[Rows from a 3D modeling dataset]
>>>
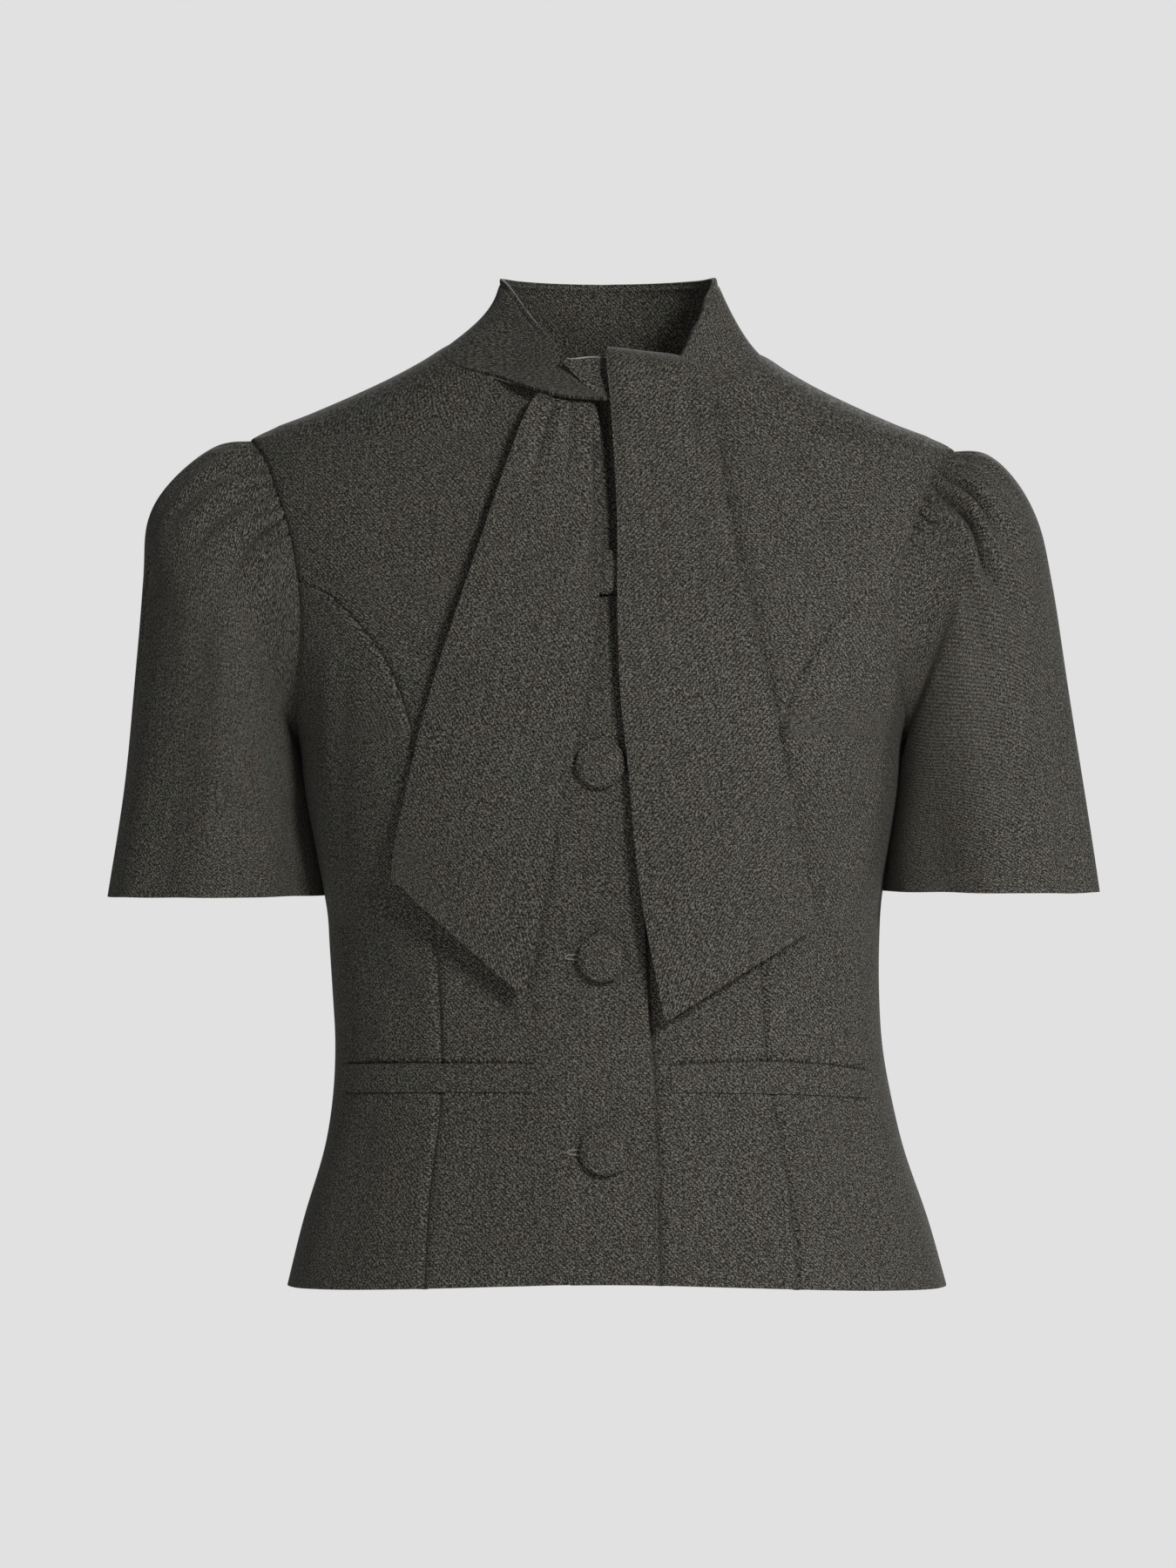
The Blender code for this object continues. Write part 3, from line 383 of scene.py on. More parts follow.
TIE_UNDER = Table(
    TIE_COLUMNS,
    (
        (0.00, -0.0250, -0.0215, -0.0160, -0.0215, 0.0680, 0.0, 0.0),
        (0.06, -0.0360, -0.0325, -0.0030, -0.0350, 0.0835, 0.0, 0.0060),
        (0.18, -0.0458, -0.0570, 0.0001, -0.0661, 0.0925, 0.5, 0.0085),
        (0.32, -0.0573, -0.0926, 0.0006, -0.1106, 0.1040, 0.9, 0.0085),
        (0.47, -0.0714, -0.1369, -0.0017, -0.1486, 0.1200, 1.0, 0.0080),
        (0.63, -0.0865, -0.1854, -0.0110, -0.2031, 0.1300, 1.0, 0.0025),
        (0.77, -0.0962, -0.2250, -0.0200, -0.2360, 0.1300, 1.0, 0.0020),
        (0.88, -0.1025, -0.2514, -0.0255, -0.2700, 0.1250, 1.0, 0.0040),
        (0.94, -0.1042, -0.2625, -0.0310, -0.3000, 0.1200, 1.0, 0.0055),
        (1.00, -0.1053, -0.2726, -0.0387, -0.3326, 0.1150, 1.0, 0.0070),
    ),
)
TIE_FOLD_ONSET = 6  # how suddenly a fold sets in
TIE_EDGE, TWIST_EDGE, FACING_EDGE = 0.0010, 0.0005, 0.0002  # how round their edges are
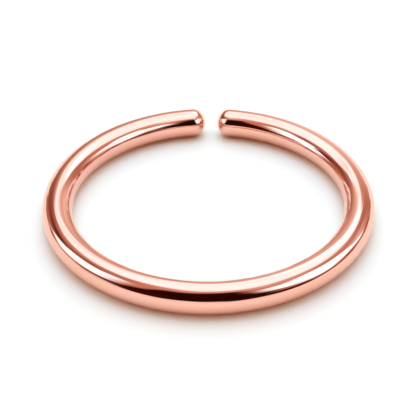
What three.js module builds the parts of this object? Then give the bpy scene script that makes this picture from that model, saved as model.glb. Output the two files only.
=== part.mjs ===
<<<
AIM>
Pick out the lines containing the string "scene" and show them.

EXERCISE ANSWER>
The Blender code for this object continues. Write part 3, from line 383 of scene.py on. More parts follow.
What three.js module builds the parts of this object? Then give the bpy scene script that makes this picture from that model, saved as model.glb. Output the two files only.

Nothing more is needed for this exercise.